Volkert found his way into the museum world, with early positions in Los Angeles and the emerging world of children’s art museums. There, he found ample outlet for his creativity, putting together interactive exhibits that moved guests from mere spectators to engaged participants. 

“I really had great freedom to put together exhibitions on whatever interested me and then figure out ways to engage children and young people with the ideas,” he said. “That really led to this notion of you can combine both fine art and other avenues of engagement in mechanisms and interaction and those sorts of things. It invited participation from the kids, the parents and the visitors.” 

Each job he held opened doors to new opportunities, including being in charge of exhibitions design for the Renwick Gallery of the Smithsonian Museum of Art in Washington D.C. in the late 1980s and as Associate Director of Exhibitions of the National Museum of the American Indian, also part of the Smithsonian, starting in 1990.  

“That museum had been enabled by Congress, but it was still just an idea,” he said. “I worked there 15 years, opening a museum in New York which is still there as a satellite museum of the National Museum, and then building and opening a collections facility outside of Washington D.C. We moved a collection of a million objects from New York to Washington and then opened on The Mall in Washington, D.C. That carried me right up to retirement in 2005.” 

Throughout Volkert’s career, the idea of making art again was always in his head, but the demands of his work left little time to create. Upon his retirement, his wife of 20 years Barbara Satterfield pulled the pin, setting off a creative explosion that continues to reverberate to this day. 
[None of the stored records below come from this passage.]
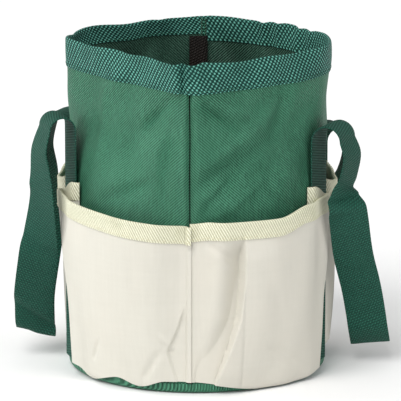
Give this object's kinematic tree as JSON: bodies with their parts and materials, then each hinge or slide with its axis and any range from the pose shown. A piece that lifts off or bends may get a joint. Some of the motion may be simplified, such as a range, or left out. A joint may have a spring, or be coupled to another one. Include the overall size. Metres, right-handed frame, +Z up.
{
  "type": "garden tool bag",
  "caption": "Soft round fabric tool bag with a bound open mouth, pockets all round and two webbing loop handles that hang outside.",
  "frame": {"origin": "middle of the underside of the base", "axes": "+Z up, front seam faces -Y, handles at -X and +X"},
  "size_m": [0.2888, 0.2142, 0.25],
  "materials": {
    "green_cloth": "dark green coated polyester oxford cloth with a fine diagonal rib, soft sheen",
    "rim_webbing": "teal green woven webbing with a fine staggered rib, slightly shiny",
    "strap_webbing": "dark green woven polypropylene webbing, slightly shiny",
    "cream_cloth": "cream polyester oxford cloth, matt, softly creased",
    "cream_binding": "pale cream ribbed binding tape",
    "dark_tape": "dark seam binding tape",
    "grey_board": "stiff plastic board"
  },
  "bodies": {
    "root": {"shell_left_panel": "green_cloth", "shell_right_panel": "green_cloth", "front_seam_tape": "dark_tape", "back_seam_tape": "dark_tape", "rim_webbing": "rim_webbing", "base_fabric": "green_cloth", "base_board": "grey_board", "base_seam_tape": "dark_tape", "front_left_pocket": "cream_cloth", "rear_left_pocket": "cream_cloth", "side_left_pocket": "cream_cloth", "front_right_pocket": "cream_cloth", "rear_right_pocket": "cream_cloth", "side_right_pocket": "cream_cloth", "front_left_pocket_binding": "cream_binding", "rear_left_pocket_binding": "cream_binding", "side_left_pocket_binding": "cream_binding", "front_right_pocket_binding": "cream_binding", "rear_right_pocket_binding": "cream_binding", "side_right_pocket_binding": "cream_binding", "left_front_strap_leg": "strap_webbing", "left_rear_strap_leg": "strap_webbing", "right_front_strap_leg": "strap_webbing", "right_rear_strap_leg": "strap_webbing", "left_front_strap_fold": "strap_webbing", "left_rear_strap_fold": "strap_webbing", "right_front_strap_fold": "strap_webbing", "right_rear_strap_fold": "strap_webbing"},
    "left_handle": {"left_handle": "strap_webbing"},
    "right_handle": {"right_handle": "strap_webbing"}
  },
  "joints": [
    {"name": "left_handle_swing", "type": "hinge", "parent": "root", "child": "left_handle", "pos_m": [-0.109, 0, 0.1813], "axis": [0, 1, 0], "range_deg": [0, 170], "deforming": ["left_front_strap_fold", "left_rear_strap_fold"]},
    {"name": "right_handle_swing", "type": "hinge", "parent": "root", "child": "right_handle", "pos_m": [0.1115, 0, 0.1755], "axis": [0, -1, 0], "range_deg": [0, 170], "deforming": ["right_front_strap_fold", "right_rear_strap_fold"]}
  ]
}
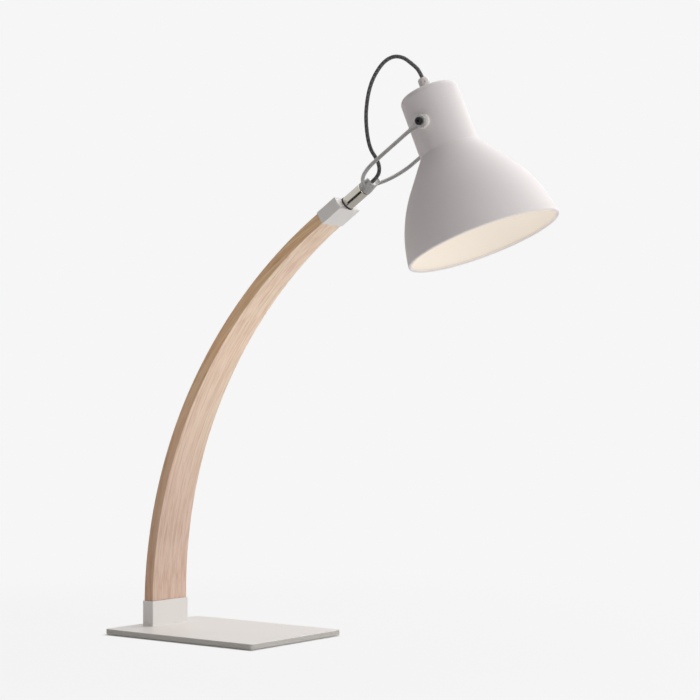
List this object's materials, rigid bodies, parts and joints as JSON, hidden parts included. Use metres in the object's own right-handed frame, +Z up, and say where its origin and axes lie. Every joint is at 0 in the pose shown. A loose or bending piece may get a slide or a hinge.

“After I met Barbara, retired from the Smithsonian and moved to Conway, she said, ‘You ought to start painting again,’ and bought me a brush,” he said. “And I thought, ‘You know? I ought to.’ Since then, I’ve been making art.” 

Between his creations – which incorporate everything from bottles of water from the Jordan River to earth from a New Mexico desert – and his museum consulting, Volkert is in high demand. In 2018-19 he served as senior consultant to the Maidan Museum in Kiev, Ukraine, and has conducted workshops for the National Museum Wales in Caernarvon, Wales, and the Glasgow Museum of Art in Glasgow, Scotland, to name a couple.   Everywhere he goes, he sees another story to tell, something to be translated and put on display for the enjoyment of others. 

“I try to make art that’s well-crafted,” he said. “The idea of precision and the idea of it being right, is central to what I produce. On the one hand, it’s truth. On the other hand, it’s a fabrication. That dilemma is what’s interesting to me in those pieces.”

Barbara Satterfield – From earth to art

Her artistic journey is not unlike the art she creates. An accomplished producer of contemporary ceramics and sculpture, her creations start as a simple lump of clay that time, motion and skill transform into beautiful pieces evoking contemplation and discussion.

The same can be said of the artist herself, who spent her life feeding an appetite for creativity and beauty in ways formal and informal.

“We moved to Conway when I was 8 in 1960,” she said. “We didn’t have art in public schools in Arkansas at that time. But we did have volunteer groups, such as the Conway Junior Auxiliary and the colleges that did periodic art workshops for kids in Conway. I was very fortunate my parents made sure I got to attend those.”

Satterfield’s first formal immersion in the arts came at Hendrix College, where she earned a theater degree with a particular aptitude for designing and building sets, lighting schemes and costumes. From there came the demands of marriage and family life, leaving her to direct her artistic talents wherever she could.

“After we had children, my artistic expression came, as it does for many young women, through quilting, cross-stitch, smocking and gardening, those kinds of expressive things,” she said. “It certainly was not formal art training; however, I did have the opportunity to open an arts program for children. It was called The Art Station, and it was an old gas station that we renovated so we could have plays and art instruction in downtown Conway.”

When her children went to college, Satterfield decided the time had finally come to formalize her art education. At the University of Central Arkansas, she earned a Bachelor of Arts in studio ceramics, followed by a Master of Fine Arts at George Washington University in Washington, D.C.

Though her training included exposure to many different mediums, ceramics was love at first spin. 

“The minute I picked up that clay, I just loved it,” she said. “I just loved everything about it – how it felt, how it smelled, how it transformed from being very soft and pliable to this amazing object that could last centuries.”

Satterfield didn’t immediately leverage her talent as a career, instead taking a job as director of UCA’s art gallery with additional duties as an educator. Upon her retirement in 2011, she continued to build an exhibit resume, including numerous works shown in the 2012 THEA Foundation Arts Festival in North Little Rock.

Today, she continues to find inspiration in nature, which has played a consistently pivotal role in her ceramics, even as finishes and designs change with time and collection.

“My father grew up on a Missouri farm, and wherever we lived, he had a big garden,” she said. “He and I loved to work the garden, plant flowers, be outside, earth in our hands. I think that was an early influence on my artistic interests. As I matured, I found myself drawn to looking at nature, hiking, walking through the woods, noticing things growing, things that slither, things that crawl. Nature’s design is so efficient and so beautiful.”

She also derives considerable benefit from being married to fellow artist Jim Volkert for the past 20 years.

“We’re really good about helping each other solve problems,” she said. “Sometimes, I’m making an installation and I’m not sure how it should be presented or if there’s a particular way I can secure a piece. He’s very good about that. We have found we can talk in shorthand because we reference so many common interests and so many experiences. It’s wonderful.”